How can HMRC implement this colossus effectively? Furthermore the costs of administering this system have soared over the years. It explains why so many law abiding citizens accidentally make mistakes when declaring their income in their tax returns - it's a minefield.
To start with, tax reliefs and breaks need review; many can be got rid of for the purpose of simplification. Many taxes need removing and how about merging income tax and national insurance as a good starting point? Another solution offered in a report by the 2020 Tax Commission, that could have been announced and then implemented post Brexit, is to treat all earnings in the UK as generated by either:
Labour through wages or salaries
Capital such as profits, dividends, capital gains, and rents
This does away with taxing organisations as these are described as not really existing, being legal constructs that simply organise labour and capital. Thus only individuals exist to pay tax and that does away with taxing corporations and their profits which can be easily manipulated. Instead all taxation could be based on cash flows when they are distributed to employees and investors.
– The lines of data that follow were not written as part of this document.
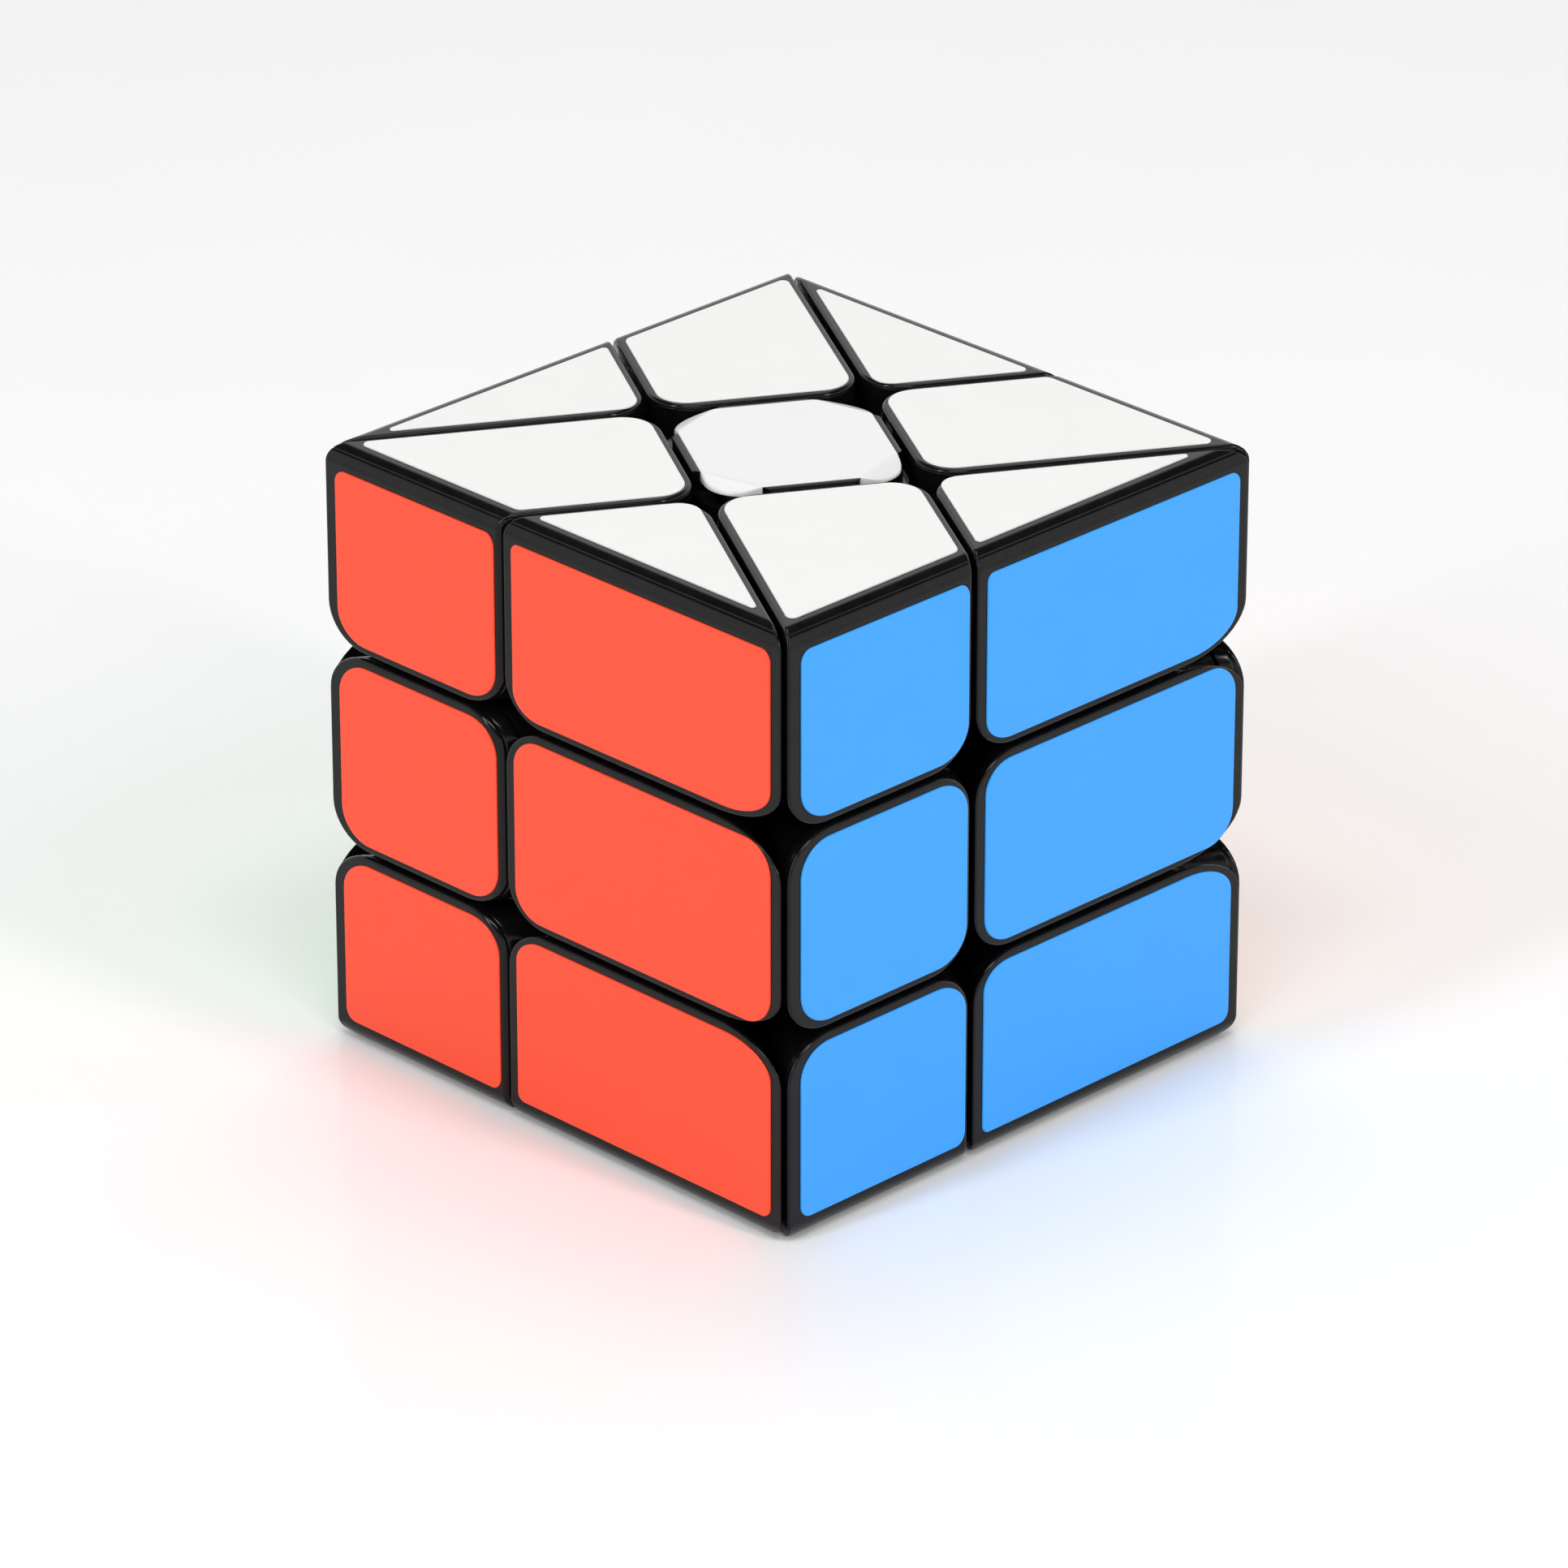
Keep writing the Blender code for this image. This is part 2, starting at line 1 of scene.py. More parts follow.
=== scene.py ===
"""The looks of the twisty puzzle cube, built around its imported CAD.

Shapes are made in millimetres about the cube's centre. They become metres where a mesh is made,
and each piece then stands at the centre of the CAD. The front pieces are modelled. The other
sides are quarter turns of them, and the bottom layer is the top layer's mirror image.
"""

import math

import bmesh
import bpy
from mathutils import Matrix, Vector


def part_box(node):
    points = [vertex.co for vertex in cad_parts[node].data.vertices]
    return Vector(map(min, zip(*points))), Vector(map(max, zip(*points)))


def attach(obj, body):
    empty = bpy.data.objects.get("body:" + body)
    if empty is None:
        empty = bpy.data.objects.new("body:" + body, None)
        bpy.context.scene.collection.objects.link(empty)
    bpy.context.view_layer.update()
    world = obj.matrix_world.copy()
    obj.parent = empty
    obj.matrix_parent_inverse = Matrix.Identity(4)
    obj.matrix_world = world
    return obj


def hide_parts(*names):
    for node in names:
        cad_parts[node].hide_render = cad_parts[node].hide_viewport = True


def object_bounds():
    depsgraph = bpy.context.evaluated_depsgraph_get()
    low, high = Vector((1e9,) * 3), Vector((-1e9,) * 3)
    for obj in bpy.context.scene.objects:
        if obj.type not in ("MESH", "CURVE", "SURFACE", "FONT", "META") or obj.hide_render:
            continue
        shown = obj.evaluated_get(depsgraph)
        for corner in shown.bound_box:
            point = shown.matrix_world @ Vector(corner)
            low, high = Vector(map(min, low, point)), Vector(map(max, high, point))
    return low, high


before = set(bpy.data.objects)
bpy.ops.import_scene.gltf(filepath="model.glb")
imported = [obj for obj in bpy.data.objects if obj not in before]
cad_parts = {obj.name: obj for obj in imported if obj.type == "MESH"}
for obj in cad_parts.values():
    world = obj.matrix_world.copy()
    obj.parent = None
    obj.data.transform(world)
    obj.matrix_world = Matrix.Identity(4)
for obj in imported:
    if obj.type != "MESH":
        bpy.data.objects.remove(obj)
CAD_LOW, CAD_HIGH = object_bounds()

# ---- places read from the CAD -----------------------------------------------------------
# CENTRE is in metres and CUT_ANGLE in radians. The others are in millimetres from the centre.
MM = 0.001
CENTRE = (CAD_LOW + CAD_HIGH) / 2
HALF = (CAD_HIGH.z - CAD_LOW.z) / 2 / MM
NEAR_CUT = (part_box("middle_front_edge")[1].z - CENTRE.z) / MM
FAR_CUT = (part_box("top_front_corner_shell")[0].z - CENTRE.z) / MM
FAR_FOOT = (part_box("top_front_edge")[0].z - CENTRE.z) / MM
CUT = (NEAR_CUT + FAR_CUT) / 2              # the middle of the gap between two layers
PIECE_GAP = FAR_CUT - NEAR_CUT
NEAR_FOOT = FAR_FOOT - PIECE_GAP
CUT_ANGLE = math.acos(CUT / (HALF * math.sqrt(2))) - math.pi / 4

# RIGHT and FRONT are the mechanism's level axes. OUTWARD is out of the cube's front face.
RIGHT = Vector((math.cos(CUT_ANGLE), -math.sin(CUT_ANGLE), 0.0))
FRONT = Vector((-math.sin(CUT_ANGLE), -math.cos(CUT_ANGLE), 0.0))
UP = Vector((0.0, 0.0, 1.0))
OUTWARD = Vector((0.0, -1.0, 0.0))
SIDES = ("front", "right", "back", "left")

# ---- sizes of the CAD pieces that are made again, in millimetres ------------------------
# Spheres and holes are given by their radii.
CAVITY_SPHERE = 20.8      # the room in which the feet slide
BACK_SPHERE = 20.2        # the outside of an edge piece's foot
ROOF_SPHERE = 22.4        # over the roof that closes a hollow piece toward the feet
SPLIT_SPHERE = 25.0       # between a corner shell and its foot
HOLLOW_SPHERE = 13.0      # the inside of an edge piece's foot
WALL = 1.6
FIT_GAP = 0.3
FOOT_HOLE = 3.0
ARM_BORE = 3.8            # of a centre piece, around the core's arm
WEB_FLOOR = 9.3           # the core's side of the web between the arm and the spring
WEB = 2.0                 # the web's thickness
SCREW_HOLE = 1.5
CHAMBER = 3.1             # around the spring and the screw head
TUBE = 4.7                # around the chamber
RING_BORE = 5.0           # of the clip ring under a cap or cover
RING_RADIUS = 5.9
RING_LENGTH = 3.0
CAP_LEDGE = 0.65          # of the centre piece, along each straight side of its cap
CAP_HALF = NEAR_CUT - CAP_LEDGE
CAP_THICKNESS = 1.5
CAP_ROUND = 3.4
CAP_CORNER_CUT = 3.1      # from a square corner to the crease where the corner starts to slope
CAP_SLOPE = math.radians(20.0)
CAP_CREASE = CAP_HALF * math.sqrt(2) - CAP_CORNER_CUT
COVER_THICKNESS = 1.7

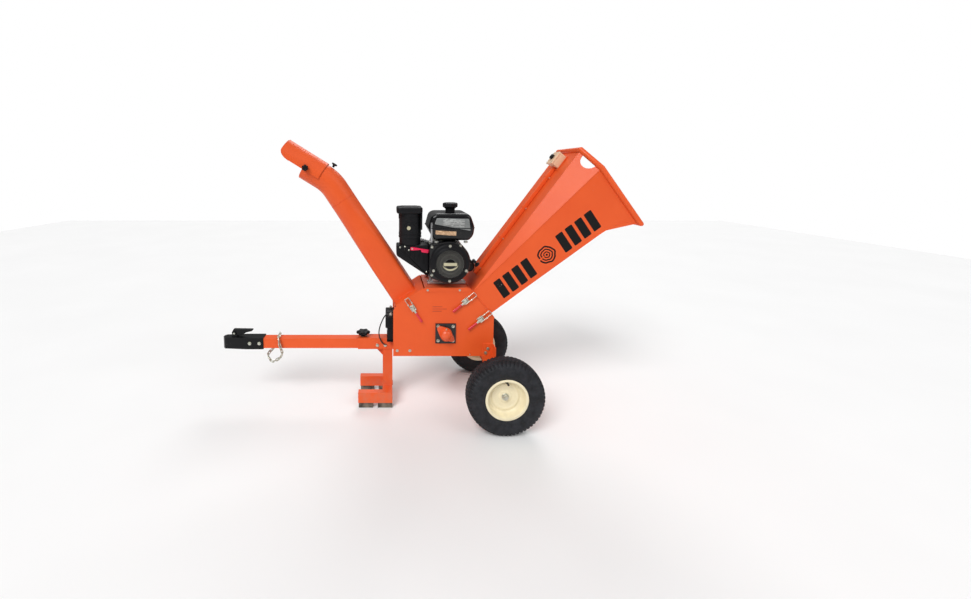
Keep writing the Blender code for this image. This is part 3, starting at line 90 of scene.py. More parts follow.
class Signal:
    """A socket that takes part in Python arithmetic: each operator adds one Math node."""

    def __init__(self, recipe: "Recipe", socket: bpy.types.NodeSocket) -> None:
        """Keeps the recipe that the socket belongs to."""
        self.recipe = recipe
        self.socket = socket

    def math(self, operation: str, *values: "Signal | float") -> "Signal":
        """One Math node on this signal and further values.

        Args:
            operation: the node's operation.
            values: all of its inputs, in order.

        Returns:
            The node's result.
        """
        return self.recipe.node("ShaderNodeMath", {"operation": operation}, dict(enumerate(values)))

    def __add__(self, other: "Signal | float") -> "Signal":
        """Sum."""
        return self.math("ADD", self, other)

    __radd__ = __add__

    def __sub__(self, other: "Signal | float") -> "Signal":
        """Difference."""
        return self.math("SUBTRACT", self, other)

    def __rsub__(self, other: float) -> "Signal":
        """Difference from a number."""
        return self.math("SUBTRACT", other, self)

    def __mul__(self, other: "Signal | float") -> "Signal":
        """Product."""
        return self.math("MULTIPLY", self, other)

    __rmul__ = __mul__

    def above(self, edge: float, soft: float) -> "Signal":
        """A mask that rises from 0 to 1 round an edge.

        Args:
            edge: the value at the middle of the rise.
            soft: the width of the rise.

        Returns:
            The mask.
        """
        settings = {"interpolation_type": "SMOOTHSTEP", "clamp": True}
        values = {0: self, 1: edge - soft / 2, 2: edge + soft / 2, 3: 0.0, 4: 1.0}
        return self.recipe.node("ShaderNodeMapRange", settings, values)


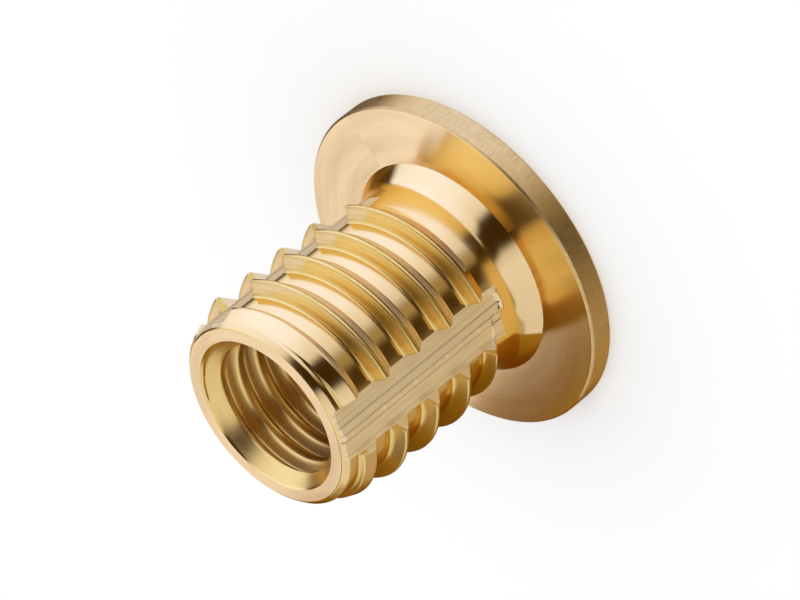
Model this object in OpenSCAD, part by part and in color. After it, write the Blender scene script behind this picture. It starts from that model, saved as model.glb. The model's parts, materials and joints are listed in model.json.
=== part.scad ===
// Flanged threaded insert: a one-piece turned brass sleeve.
// It stands on its flange, with its axis along Z and the open, threaded end at the top.
// Heights called "above the flange" start at the flange's upper face.

/* [Flange] */
// Outer diameter of the flange
flange_diameter = 17.5; // [14.5:0.5:24]
// Thickness of the flange
flange_thickness = 1.3; // [0.8:0.1:2.5]
// Bevel that breaks both edges of the rim
rim_bevel = 0.1; // [0.05:0.05:0.25]

/* [Bore] */
// Diameter of the bore, over the crests of the internal thread
bore_diameter = 6.8; // [5:0.1:8.2]
// Width of the 45 degree countersink at both mouths
countersink_width = 0.67; // [0.3:0.01:0.9]

/* [Body] */
// Height of the body above the flange
body_height = 13; // [10.5:0.5:20]
// Thickness of the wall between the bore and the root of the outer thread
wall = 1.6; // [1.3:0.1:2.2]
// Width of the cone at the foot of the body
foot_width = 0.7; // [0.4:0.05:1]
// Height of the cone at the foot of the body
foot_height = 0.95; // [0.5:0.05:1.4]
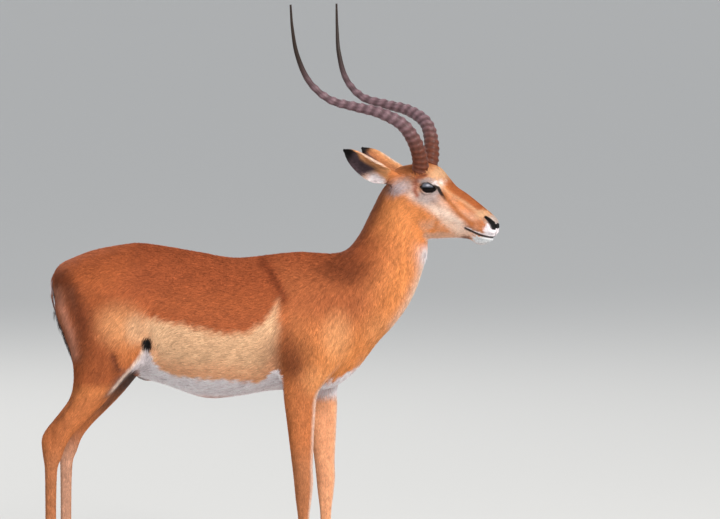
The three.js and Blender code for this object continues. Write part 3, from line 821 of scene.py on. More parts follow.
# Light that each kind of hair gives back, as linear red, green and blue.
PALETTE = {
    "saddle": (0.34, 0.080, 0.027),
    "saddle_dark": (0.20, 0.042, 0.014),
    "rump": (0.42, 0.108, 0.034),
    "thigh": (0.33, 0.085, 0.027),
    "shoulder": (0.37, 0.100, 0.036),
    "neck": (0.72, 0.250, 0.078),
    "leg": (0.52, 0.165, 0.055),
    "shank": (0.48, 0.175, 0.072),
    "tan": (0.71, 0.42, 0.24),
    # tan_low is a brighter tan; low on the flank it is painted light.
    "tan_low": (0.92, 0.43, 0.23),
    "ham_tan": (0.47, 0.19, 0.12),
    "pale_orange": (0.76, 0.34, 0.145),
    "dark_brown": (0.15, 0.036, 0.013),
    "shade_brown": (0.26, 0.105, 0.060),
    "white": (0.92, 0.81, 0.84),
    "chin": (0.80, 0.82, 0.84),
    "cream": (0.89, 0.67, 0.56),
    "pink_pale": (0.90, 0.63, 0.50),
    "nose_pale": (0.52, 0.42, 0.37),
    "grey": (0.36, 0.31, 0.31),
    "lilac": (0.44, 0.35, 0.36),
    "temple": (0.46, 0.34, 0.31),
    "black": (0.010, 0.008, 0.008),
    # The groin's darker skin and hair, with painted shade over it.
    "groin": (0.115, 0.075, 0.065),
    "bridge": (0.44, 0.138, 0.040),
    "crown": (0.30, 0.075, 0.034),
    "ear_inside": (0.085, 0.055, 0.062),
}

# Edges of the markings, and lines of painted shade in creases and grooves, in side view: X, and the height
# there.
SADDLE_EDGE = np.array([(-420, 660), (-330, 712), (-302, 717), (-227, 700), (-177, 690), (-102, 673),
                        (-52, 678), (-14, 702), (10, 738), (28, 772), (60, 800)])
BELLY_EDGE = np.array([(-345, 655), (-322, 648), (-300, 634), (-282, 603), (-265, 578), (-240, 563),
                       (-165, 557), (-102, 558), (-52, 551), (-22, 548), (-2, 560), (10, 582), (24, 584),
                       (38, 556), (60, 534), (127, 540), (175, 563), (222, 588), (240, 585), (262, 540)])
SCAPULA_LINE = [(-14, 850), (6, 824), (24, 795), (38, 764)]
NAPE_LINE = [(190, 868), (226, 910), (252, 960), (275, 1012), (292, 1048)]
NECK_FRONT = [(392, 860), (380, 812), (352, 745), (318, 690)]
TAN_RISE = [(-60, 650), (-10, 668), (16, 690)]
HAM_BAND = [(-514, 805), (-492, 780), (-484, 755), (-474, 730), (-465, 700), (-461, 640)]
HAM_EDGE = [(-530, 784), (-521, 758), (-513, 733), (-506, 706), (-495, 681), (-490, 656), (-486, 625)]
THIGH_FRONT = np.array([(-300, 660), (-312, 640), (-326, 615), (-345, 590), (-364, 566), (-390, 533),
                        (-434, 491)])
STIFLE_CREASE = [(-387, 624), (-381, 606), (-374, 588)]
HOCK_CREASES = {"long": [(-478, 545), (-505, 495), (-535, 455)], "short": [(-514, 476), (-508, 440)]}
BUTTOCK_STRIPE = [(26, 798), (46, 768), (60, 730), (69, 690), (71, 645), (68, 612)]  # Y and Z, on the back
EAR_TIP_BLACK = 0.86
GLAND_PLACE = (-566, 81, 128)

# Lines on the face in the head's own frame: ahead, side and up, or ahead and up.
FACE_STRIPE = [(118, 44, 1018), (140, 38, 990), (160, 32, 968), (186, 28, 944)]
BROW_LINE = [(104, 44, 1046), (122, 36, 1029), (165, 27, 999), (206, 22, 972)]
CHEEK_BAND = [(42, 58, 1017), (111, 48, 976), (148, 36, 951), (183, 26, 928)]
ORBIT_LINE = [(54, 60, 1016), (47, 60, 1030), (49, 58, 1048), (58, 54, 1062), (74, 50, 1070)]
TEAR_LINE = np.array([(84, 1044), (93, 1039), (104, 1034), (108, 1027), (113, 1020), (118, 1012),
                      (124, 1004)])

WAVES = unit(np.random.default_rng(5).normal(size=(18, 3))) * np.linspace(0.05, 0.19, 18)[:, None]
PHASES = np.random.default_rng(6).uniform(0, 2 * np.pi, 18)


def mottle(points, size=1.0):
    """Smooth noise of about -1 to 1, with patches some 30 to 120 mm across at size 1."""
    total = np.zeros(len(points))
    for wave, phase in zip(WAVES, PHASES):
        total += np.sin(points @ (wave / size) + phase)
    return total / 4.2


def above(edge, x, z, soft):
    return smoothstep(-soft, soft, z - np.interp(x, edge[:, 0], edge[:, 1]))


def spot(u, v, centre, radii, soft=0.5):
    d = np.hypot((u - centre[0]) / radii[0], (v - centre[1]) / radii[1])
    return 1 - smoothstep(1 - soft, 1 + soft, d)


def stripe(plane, line, reach):
    return np.exp(-((along_line(plane, line)[0] / reach) ** 2))


def ear_places(points):
    """How far along its side's ear each point lies, whether it is on the ear, and the side, 1 for left."""
    head = to_head(points)
    hand = np.where(head[:, 1] > 0, 1, -1)
    gap = np.full(len(points), np.inf)
    share = np.zeros(len(points))
    for side in HANDS.values():
        where = np.flatnonzero((hand == side) & (np.abs(head[:, 0] + 60) < 110) & (points[:, 2] > 1015))
        line = ear_frame(side, EAR_ROWS)[0]
        gap[where], share[where] = along_line(head[where], line)
    return share, (gap < 36) & (share > 0.17), hand


class Paint:
    """A layer of colours. Calling it lays one colour of the palette over them by a mask."""

    def __init__(self, colours):
        self.colours = colours

    def __call__(self, name, mask):
        strength = np.clip(mask, 0, 1)[:, None]
        self.colours = self.colours + (np.array(PALETTE[name]) - self.colours) * strength


def share_on_head(points):
    head = to_head(points)
    return smoothstep(-12, 26, head[:, 0] + 0.35 * (points[:, 2] - 985)) * smoothstep(868, 905, points[:, 2])


def inner_side(normals):
    """1 where a leg faces the other leg."""
    return smoothstep(0.15, 0.6, -normals[:, 1])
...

Why business and capitalism could be the solution, not the issue
It's unsurprising given the causes of the last financial crisis, the unaffordability of the housing market and the wealth divide between top and bottom income earners that capitalism is firmly under the microscope. However, look up the history notes and we see that a return to mass government intervention, as witnessed by the labour disputes of 1970's, didn't do a lot for the economy.
Perhaps the problem isn't capitalism but how it's been implemented of late. Productivity in the UK remains low. This is key because greater output per hour worked is the way we become wealthier so that living standards rise and governments can invest in public services from the resulting tax take.
The Financial Times points out that the UK has experienced a slump in productivity growth since the financial crisis. We are near the bottom of the G7 league table on this measure and one of the key reasons cited is the number of low skilled workers in the UK economy.
There has been a significant rise in the supply of cheap labour in the UK since 2004. If you have a lot of supply, especially if it's low skilled, this may drive the price down. Low wage workers create low wage jobs so the argument goes. Why for example, should employers adopt new technologies that compliment skilled staff when there's an abundance of low skilled labour available?
Businesses have thus chosen recruitment over business investment reports the Bank of England. Therefore lower value jobs can create a downward pressure on wages. The prospect of Brexit however, is already resulting in labour shortages meaning businesses are beginning to turn to investment in labour saving technologies.
The Chancellor could have communicated a more pro business agenda and capitalism as the solution. The boost to the annual investment allowance was welcome but perhaps he could have gone further? How about some policies to help promote the uptake of apprentices as well as training and upskilling workers, surely this is a necessity?
Reducing the amount of red tape and paperwork employers have to go through on these matters would have been a start. Employee share ownership has been mentioned by both parties of late. That's not a bad idea for sharing the spoils with employees although some of the ideas mooted may not appeal to all in the private sector. A reassertion and promotion of schemes such as The Enterprise Management Incentive (EMI) wouldn't have gone amiss.
What actually happened
There's little to report on the above points. You can find a summary of the announcements on our blog in, was the Budget 2018 a missed opportunity? Tax receipts were better for this financial year than expected giving the Chancellor a windfall. His subsequent tax and spending announcements mean he's already consumed all of this unexpected money.
The reason for not tackling the big issues are obvious; no parliamentary majority due to being in a coalition with the DUP along with Brexit negotiations still on-going. However, Britain needs to be preparing for a post-Brexit world in which there is likely to be greater sovereign control. The beginnings of a radical budget would have been an ideal starting point. If not now, when?
The content of this post is up to date and relevant as at 31/10/2018.